COLUMBIA - Lawmakers will have plenty of work when they return to Columbia on Tuesday, from overriding some of Gov. Nikki Haley's vetoes to discussing bills that are still in discussion limbo.
Several lawmakers have already voiced plans to overturn some of Gov. Nikki Haley's 76 vetoes, including $2 million requested for the lieutenant governor's office. House Speaker Bobby Harrell, R-Charleston, said his office has already received a few emails from members seeking to have their vetoed items overridden.
Harrell said he was surprised by Haley's veto of the $2 million requested by the lieutenant governor's office, adding he expects it to be overridden.
"He made some compelling arguments on the money that was included in the budget for seniors," Harrell said of Lt. Gov. Glenn McConnell's speech earlier this year on the status of the state's aging seniors.
Select members of the House and Senate will also be discussing several outstanding measures, including the University of Charleston bill, which aims to create the Lowcountry's first research university.
The issue of contention with that bill lies in the fact that it's attached to the Clemson University Enterprise Act, which would allow Clemson and perhaps other schools to operate with less state oversight in pursuing capital projects.
Another bill Haley axed was one that sought to raise the pay of lawmakers by $1,000 a month. Sen. Paul Thurmond, R-Charleston, said he plans to advocate in favor of sustaining that veto.
"I intend to speak about it briefly again, encouraging the 20 senators that voted against it to begin with to hold the fort," Thurmond said.
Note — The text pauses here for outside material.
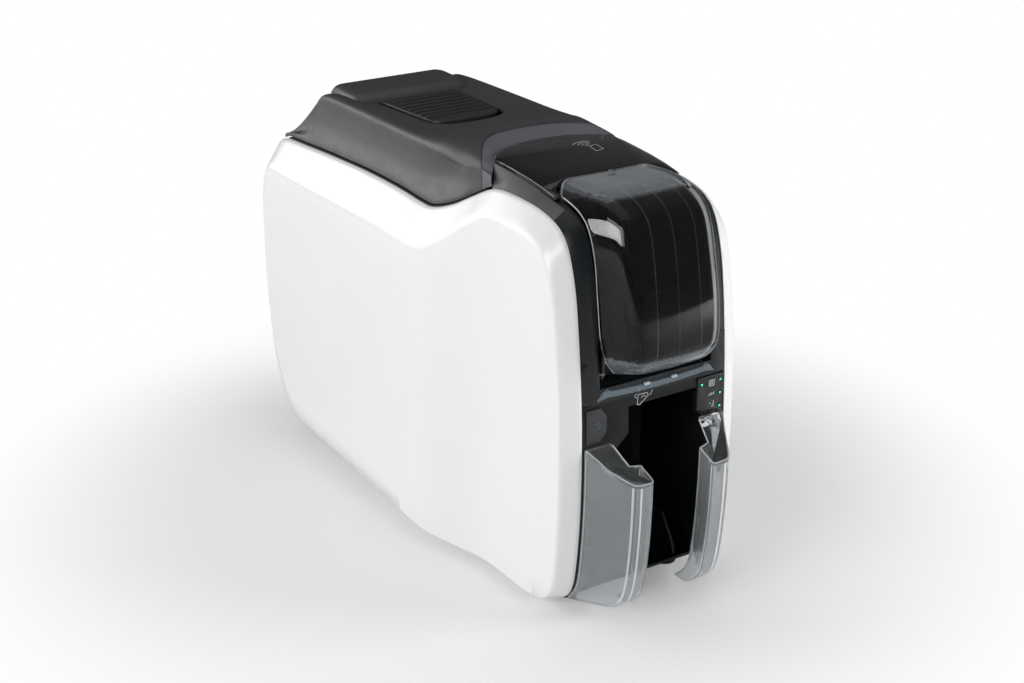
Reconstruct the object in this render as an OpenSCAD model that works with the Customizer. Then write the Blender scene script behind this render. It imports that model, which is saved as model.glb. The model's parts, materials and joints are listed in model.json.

The pay bump, however, is something House Majority Leader Rep. Todd Rutherford, D-Columbia, favored. He said it was one of several vetoes he found "troubling."
There's also the ethics bill, which was held up in the Senate during the last day of session, when Sen. Lee Bright, R-Roebuck, successfully filibustered its passing, allowing senators more time to review the measure.
Sen. Larry Martin, R-Pickens, said he believes the ethics bill will pass when Senators return.
"I think it's not everything I wanted," said Martin of the bill. "But there are other parts of that bill that are very important and we need to move forward with it. We'll be back next year. That's an issue that we'll continue to work on."
Meanwhile, the Senate still has a major issue to deal with: who will be its leader. Lt. Gov. Glenn McConnell is stepping down to take his new job as president of the College of Charleston on July 1. And Sen. John Courson, R-Columbia, resigned his position as Senate President Pro Tempore on May 28, saying he does not want to give up his longtime seat to become lieutenant governor.
Sen. Yancey McGill, D-Kingstree, said he was considering becoming Senate pro tempore, which would make him next in line to become lieutenant governor when McConnell resigns. Thurmond said he wasn't fond of the idea of a Democrat ascending to a position that could potentially place him running the state, if something were to happen to Haley.
"From my perspective, I wish him well," Thurmond said. "I think he's doing a service that we do need, but at the same time, the reality is that I was elected as a Republican and much more comfortable with putting a Republican in that position."
McConnell has said that he'll hold off from resigning to avoid creating a constitutional crisis for the state. But he's hoping someone steps up to the plate this week, so that he can leave.
"I should've been gone three weeks ago," said McConnell on Thursday. "I'm hoping to be gone by the 19th, but we'll see how things play out."